◆ GOAL
Transcribe, exactly as they appear, the line that contains "upper_laminate();", the line that contains "if empty is", and every line in between, and nothing else.
============================================================
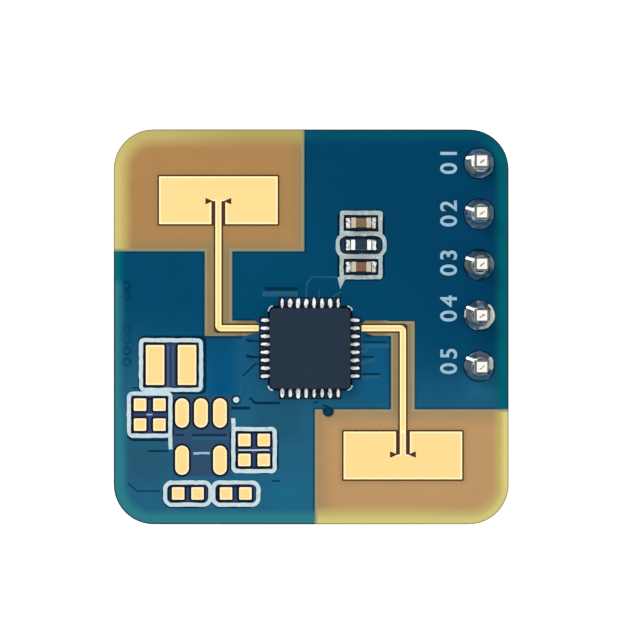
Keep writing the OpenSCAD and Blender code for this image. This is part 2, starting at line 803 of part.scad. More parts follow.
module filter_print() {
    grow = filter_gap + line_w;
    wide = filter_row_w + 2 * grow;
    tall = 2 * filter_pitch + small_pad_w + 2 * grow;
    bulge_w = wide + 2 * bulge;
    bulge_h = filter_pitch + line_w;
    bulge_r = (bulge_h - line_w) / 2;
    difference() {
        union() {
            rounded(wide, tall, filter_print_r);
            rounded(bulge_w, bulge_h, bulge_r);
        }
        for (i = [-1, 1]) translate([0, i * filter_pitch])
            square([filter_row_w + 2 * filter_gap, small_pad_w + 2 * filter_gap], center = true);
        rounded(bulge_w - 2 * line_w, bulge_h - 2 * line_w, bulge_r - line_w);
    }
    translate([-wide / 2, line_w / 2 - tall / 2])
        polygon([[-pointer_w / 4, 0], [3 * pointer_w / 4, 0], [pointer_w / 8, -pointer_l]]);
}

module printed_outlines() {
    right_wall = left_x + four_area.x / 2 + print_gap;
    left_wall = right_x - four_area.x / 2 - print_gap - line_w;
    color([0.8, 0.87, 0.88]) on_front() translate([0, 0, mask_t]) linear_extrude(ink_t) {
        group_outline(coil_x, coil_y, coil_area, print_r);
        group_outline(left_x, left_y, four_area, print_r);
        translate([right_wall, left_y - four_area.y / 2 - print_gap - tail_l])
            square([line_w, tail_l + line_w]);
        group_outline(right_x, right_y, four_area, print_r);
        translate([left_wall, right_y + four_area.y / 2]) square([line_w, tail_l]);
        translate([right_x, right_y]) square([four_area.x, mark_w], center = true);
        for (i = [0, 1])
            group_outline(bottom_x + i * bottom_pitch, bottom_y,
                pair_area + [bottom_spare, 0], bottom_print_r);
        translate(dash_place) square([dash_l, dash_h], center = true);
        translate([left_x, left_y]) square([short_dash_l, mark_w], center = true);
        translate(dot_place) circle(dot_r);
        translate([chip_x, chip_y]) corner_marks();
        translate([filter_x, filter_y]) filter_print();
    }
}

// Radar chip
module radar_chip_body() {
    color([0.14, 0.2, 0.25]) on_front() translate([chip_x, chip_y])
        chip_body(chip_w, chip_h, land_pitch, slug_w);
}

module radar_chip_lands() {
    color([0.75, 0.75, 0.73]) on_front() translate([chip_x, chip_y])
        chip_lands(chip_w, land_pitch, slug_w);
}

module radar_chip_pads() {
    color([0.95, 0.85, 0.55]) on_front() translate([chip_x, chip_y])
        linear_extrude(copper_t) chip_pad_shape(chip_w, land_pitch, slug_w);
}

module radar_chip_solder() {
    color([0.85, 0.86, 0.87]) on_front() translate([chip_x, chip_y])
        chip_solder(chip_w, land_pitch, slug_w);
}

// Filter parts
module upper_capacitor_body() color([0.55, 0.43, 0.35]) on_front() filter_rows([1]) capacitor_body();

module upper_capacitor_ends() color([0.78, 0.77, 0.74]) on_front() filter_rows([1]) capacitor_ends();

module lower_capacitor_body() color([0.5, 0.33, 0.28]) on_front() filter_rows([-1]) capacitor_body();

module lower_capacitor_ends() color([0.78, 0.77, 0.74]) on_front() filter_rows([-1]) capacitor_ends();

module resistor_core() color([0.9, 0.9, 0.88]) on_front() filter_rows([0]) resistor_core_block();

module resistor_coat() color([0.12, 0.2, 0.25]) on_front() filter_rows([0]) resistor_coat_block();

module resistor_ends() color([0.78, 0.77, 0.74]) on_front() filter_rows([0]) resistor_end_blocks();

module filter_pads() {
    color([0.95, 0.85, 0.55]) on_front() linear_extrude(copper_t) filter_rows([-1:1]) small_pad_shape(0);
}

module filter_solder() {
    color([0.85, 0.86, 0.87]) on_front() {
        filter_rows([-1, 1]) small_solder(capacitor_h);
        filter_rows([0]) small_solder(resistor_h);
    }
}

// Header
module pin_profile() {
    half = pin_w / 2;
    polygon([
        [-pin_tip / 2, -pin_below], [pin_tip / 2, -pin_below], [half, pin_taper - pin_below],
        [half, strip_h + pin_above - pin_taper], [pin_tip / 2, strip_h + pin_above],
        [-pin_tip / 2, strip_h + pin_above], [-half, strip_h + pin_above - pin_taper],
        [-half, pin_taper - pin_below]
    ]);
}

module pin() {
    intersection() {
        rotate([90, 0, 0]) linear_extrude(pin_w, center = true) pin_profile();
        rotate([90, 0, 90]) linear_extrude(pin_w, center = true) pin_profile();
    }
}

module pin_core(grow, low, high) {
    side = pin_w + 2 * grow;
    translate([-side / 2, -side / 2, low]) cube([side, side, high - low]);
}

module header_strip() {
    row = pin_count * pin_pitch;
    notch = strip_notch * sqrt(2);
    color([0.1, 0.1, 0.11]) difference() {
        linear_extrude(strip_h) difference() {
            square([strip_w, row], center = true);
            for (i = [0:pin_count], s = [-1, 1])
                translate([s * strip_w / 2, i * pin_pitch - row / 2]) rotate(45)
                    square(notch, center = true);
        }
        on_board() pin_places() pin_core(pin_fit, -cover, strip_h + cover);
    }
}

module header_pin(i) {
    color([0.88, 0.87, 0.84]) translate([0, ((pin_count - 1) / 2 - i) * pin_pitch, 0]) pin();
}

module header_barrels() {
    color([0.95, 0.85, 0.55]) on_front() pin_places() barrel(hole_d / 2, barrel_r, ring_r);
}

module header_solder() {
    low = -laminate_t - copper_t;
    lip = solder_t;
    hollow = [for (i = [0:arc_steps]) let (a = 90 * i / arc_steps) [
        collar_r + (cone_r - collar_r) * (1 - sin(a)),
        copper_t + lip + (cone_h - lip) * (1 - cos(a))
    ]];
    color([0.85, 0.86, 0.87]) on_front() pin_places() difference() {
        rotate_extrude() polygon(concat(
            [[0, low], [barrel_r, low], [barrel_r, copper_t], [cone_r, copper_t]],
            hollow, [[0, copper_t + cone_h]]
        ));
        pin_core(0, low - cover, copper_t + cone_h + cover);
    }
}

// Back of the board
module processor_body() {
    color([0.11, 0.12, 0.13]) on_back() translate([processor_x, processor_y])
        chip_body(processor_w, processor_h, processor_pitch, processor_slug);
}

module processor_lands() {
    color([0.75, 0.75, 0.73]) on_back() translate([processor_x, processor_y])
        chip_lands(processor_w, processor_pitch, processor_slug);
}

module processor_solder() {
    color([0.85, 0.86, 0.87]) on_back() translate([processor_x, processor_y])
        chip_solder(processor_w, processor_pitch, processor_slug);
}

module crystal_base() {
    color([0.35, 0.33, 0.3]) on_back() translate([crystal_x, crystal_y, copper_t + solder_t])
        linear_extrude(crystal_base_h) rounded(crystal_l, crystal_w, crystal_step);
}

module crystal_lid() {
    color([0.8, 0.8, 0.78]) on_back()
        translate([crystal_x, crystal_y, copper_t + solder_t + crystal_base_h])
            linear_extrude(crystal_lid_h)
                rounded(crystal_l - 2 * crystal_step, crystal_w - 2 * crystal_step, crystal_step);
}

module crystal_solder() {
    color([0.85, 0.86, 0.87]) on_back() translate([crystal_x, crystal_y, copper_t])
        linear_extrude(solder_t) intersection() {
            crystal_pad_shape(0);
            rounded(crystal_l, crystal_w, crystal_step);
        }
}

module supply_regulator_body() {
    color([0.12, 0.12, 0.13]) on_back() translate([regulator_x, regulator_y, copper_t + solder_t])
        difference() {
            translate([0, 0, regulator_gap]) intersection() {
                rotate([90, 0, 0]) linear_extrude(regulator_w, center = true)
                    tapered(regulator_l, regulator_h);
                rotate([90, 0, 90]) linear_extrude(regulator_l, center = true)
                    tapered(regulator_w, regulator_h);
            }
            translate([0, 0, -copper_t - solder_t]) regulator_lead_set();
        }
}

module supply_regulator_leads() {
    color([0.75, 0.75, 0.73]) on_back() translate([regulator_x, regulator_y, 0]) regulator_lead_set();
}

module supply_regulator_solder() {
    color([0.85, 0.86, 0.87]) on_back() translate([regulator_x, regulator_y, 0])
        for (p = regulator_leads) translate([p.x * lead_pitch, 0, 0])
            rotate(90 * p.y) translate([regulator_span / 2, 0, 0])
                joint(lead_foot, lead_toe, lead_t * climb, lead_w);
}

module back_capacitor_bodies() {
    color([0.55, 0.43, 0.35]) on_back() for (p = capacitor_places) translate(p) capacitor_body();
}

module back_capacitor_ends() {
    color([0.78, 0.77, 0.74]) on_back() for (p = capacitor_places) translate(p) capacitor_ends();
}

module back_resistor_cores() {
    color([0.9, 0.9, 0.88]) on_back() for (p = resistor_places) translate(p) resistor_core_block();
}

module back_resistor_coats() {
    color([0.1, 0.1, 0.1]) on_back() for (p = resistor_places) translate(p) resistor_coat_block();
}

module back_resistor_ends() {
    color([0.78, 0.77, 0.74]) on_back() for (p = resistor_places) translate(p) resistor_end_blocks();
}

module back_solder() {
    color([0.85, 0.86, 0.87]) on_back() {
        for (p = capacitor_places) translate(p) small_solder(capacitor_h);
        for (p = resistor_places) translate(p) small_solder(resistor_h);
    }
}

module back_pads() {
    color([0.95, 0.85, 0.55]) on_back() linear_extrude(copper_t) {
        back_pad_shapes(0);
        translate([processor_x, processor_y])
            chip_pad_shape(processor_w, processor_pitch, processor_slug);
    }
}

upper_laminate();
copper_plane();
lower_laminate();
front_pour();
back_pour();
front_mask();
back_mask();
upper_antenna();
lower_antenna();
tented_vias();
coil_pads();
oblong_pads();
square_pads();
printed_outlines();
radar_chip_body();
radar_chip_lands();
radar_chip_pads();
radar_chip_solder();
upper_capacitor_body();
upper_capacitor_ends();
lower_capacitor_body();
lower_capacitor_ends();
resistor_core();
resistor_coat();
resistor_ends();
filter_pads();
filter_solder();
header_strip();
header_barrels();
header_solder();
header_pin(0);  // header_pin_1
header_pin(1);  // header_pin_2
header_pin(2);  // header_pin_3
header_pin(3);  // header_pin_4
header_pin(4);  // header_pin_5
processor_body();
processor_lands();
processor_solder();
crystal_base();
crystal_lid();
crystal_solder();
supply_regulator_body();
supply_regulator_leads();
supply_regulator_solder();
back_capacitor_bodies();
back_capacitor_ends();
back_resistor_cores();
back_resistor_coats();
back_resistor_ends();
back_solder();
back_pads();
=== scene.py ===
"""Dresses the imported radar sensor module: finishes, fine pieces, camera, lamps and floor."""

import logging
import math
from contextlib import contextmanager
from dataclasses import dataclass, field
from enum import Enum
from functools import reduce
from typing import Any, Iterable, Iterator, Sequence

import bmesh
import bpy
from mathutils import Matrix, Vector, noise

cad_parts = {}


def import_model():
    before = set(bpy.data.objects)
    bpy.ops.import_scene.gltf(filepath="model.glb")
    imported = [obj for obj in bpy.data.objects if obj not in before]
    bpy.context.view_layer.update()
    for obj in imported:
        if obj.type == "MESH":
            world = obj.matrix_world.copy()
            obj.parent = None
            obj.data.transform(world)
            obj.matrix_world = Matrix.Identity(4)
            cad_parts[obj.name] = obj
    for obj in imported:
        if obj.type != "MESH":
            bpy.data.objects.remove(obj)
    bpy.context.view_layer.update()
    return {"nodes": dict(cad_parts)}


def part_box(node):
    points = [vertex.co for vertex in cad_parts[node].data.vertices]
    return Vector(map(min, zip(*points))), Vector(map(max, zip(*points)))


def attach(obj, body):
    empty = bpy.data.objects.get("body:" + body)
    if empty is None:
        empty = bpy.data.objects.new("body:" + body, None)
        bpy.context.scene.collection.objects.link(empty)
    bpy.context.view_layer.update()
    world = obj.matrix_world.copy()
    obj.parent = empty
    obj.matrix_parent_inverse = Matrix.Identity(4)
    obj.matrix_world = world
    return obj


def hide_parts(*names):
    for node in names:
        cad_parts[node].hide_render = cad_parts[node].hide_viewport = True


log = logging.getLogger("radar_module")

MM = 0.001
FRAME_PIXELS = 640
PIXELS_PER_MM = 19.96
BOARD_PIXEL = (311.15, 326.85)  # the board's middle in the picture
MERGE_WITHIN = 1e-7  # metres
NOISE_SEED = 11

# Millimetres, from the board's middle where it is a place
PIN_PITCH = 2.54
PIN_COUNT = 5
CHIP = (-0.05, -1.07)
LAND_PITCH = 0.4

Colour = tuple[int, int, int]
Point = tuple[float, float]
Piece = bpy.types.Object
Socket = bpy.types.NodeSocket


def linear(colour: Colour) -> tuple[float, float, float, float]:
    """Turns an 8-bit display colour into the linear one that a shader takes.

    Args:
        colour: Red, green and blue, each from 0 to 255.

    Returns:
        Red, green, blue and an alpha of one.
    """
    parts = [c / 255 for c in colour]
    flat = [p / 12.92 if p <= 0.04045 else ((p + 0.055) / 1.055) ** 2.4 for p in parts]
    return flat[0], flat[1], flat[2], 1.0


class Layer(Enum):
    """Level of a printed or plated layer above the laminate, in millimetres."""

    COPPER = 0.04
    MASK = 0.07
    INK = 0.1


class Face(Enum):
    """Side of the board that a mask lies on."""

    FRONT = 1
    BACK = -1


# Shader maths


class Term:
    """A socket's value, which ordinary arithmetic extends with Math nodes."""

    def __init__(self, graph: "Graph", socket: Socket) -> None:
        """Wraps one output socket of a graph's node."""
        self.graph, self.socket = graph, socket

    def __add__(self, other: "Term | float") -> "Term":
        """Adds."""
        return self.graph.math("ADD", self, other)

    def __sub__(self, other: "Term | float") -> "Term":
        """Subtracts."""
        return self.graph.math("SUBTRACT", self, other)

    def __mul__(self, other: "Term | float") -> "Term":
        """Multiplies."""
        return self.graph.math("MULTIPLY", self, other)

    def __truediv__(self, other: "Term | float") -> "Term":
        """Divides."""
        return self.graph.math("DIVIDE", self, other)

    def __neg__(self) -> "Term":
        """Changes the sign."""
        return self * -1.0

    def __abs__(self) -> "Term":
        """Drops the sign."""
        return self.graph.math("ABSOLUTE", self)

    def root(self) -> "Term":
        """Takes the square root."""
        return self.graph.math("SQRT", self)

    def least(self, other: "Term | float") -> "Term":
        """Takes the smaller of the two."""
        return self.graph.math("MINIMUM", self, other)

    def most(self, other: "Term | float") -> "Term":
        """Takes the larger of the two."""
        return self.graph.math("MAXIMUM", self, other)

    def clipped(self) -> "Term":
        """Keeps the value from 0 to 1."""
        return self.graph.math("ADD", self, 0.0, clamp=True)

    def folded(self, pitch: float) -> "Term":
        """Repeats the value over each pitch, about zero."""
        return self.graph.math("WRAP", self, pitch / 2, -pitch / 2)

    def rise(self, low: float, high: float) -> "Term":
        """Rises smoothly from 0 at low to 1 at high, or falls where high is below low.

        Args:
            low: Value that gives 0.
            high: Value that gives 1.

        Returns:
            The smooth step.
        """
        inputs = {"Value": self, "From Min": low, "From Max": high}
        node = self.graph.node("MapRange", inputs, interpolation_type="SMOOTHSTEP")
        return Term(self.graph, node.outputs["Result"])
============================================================
◆ RESULT FOR THIS TASK
upper_laminate();
copper_plane();
lower_laminate();
front_pour();
back_pour();
front_mask();
back_mask();
upper_antenna();
lower_antenna();
tented_vias();
coil_pads();
oblong_pads();
square_pads();
printed_outlines();
radar_chip_body();
radar_chip_lands();
radar_chip_pads();
radar_chip_solder();
upper_capacitor_body();
upper_capacitor_ends();
lower_capacitor_body();
lower_capacitor_ends();
resistor_core();
resistor_coat();
resistor_ends();
filter_pads();
filter_solder();
header_strip();
header_barrels();
header_solder();
header_pin(0);  // header_pin_1
header_pin(1);  // header_pin_2
header_pin(2);  // header_pin_3
header_pin(3);  // header_pin_4
header_pin(4);  // header_pin_5
processor_body();
processor_lands();
processor_solder();
crystal_base();
crystal_lid();
crystal_solder();
supply_regulator_body();
supply_regulator_leads();
supply_regulator_solder();
back_capacitor_bodies();
back_capacitor_ends();
back_resistor_cores();
back_resistor_coats();
back_resistor_ends();
back_solder();
back_pads();
=== scene.py ===
"""Dresses the imported radar sensor module: finishes, fine pieces, camera, lamps and floor."""

import logging
import math
from contextlib import contextmanager
from dataclasses import dataclass, field
from enum import Enum
from functools import reduce
from typing import Any, Iterable, Iterator, Sequence

import bmesh
import bpy
from mathutils import Matrix, Vector, noise

cad_parts = {}


def import_model():
    before = set(bpy.data.objects)
    bpy.ops.import_scene.gltf(filepath="model.glb")
    imported = [obj for obj in bpy.data.objects if obj not in before]
    bpy.context.view_layer.update()
    for obj in imported:
        if obj.type == "MESH":
            world = obj.matrix_world.copy()
            obj.parent = None
            obj.data.transform(world)
            obj.matrix_world = Matrix.Identity(4)
            cad_parts[obj.name] = obj
    for obj in imported:
        if obj.type != "MESH":
            bpy.data.objects.remove(obj)
    bpy.context.view_layer.update()
    return {"nodes": dict(cad_parts)}


def part_box(node):
    points = [vertex.co for vertex in cad_parts[node].data.vertices]
    return Vector(map(min, zip(*points))), Vector(map(max, zip(*points)))


def attach(obj, body):
    empty = bpy.data.objects.get("body:" + body)
    if empty is None:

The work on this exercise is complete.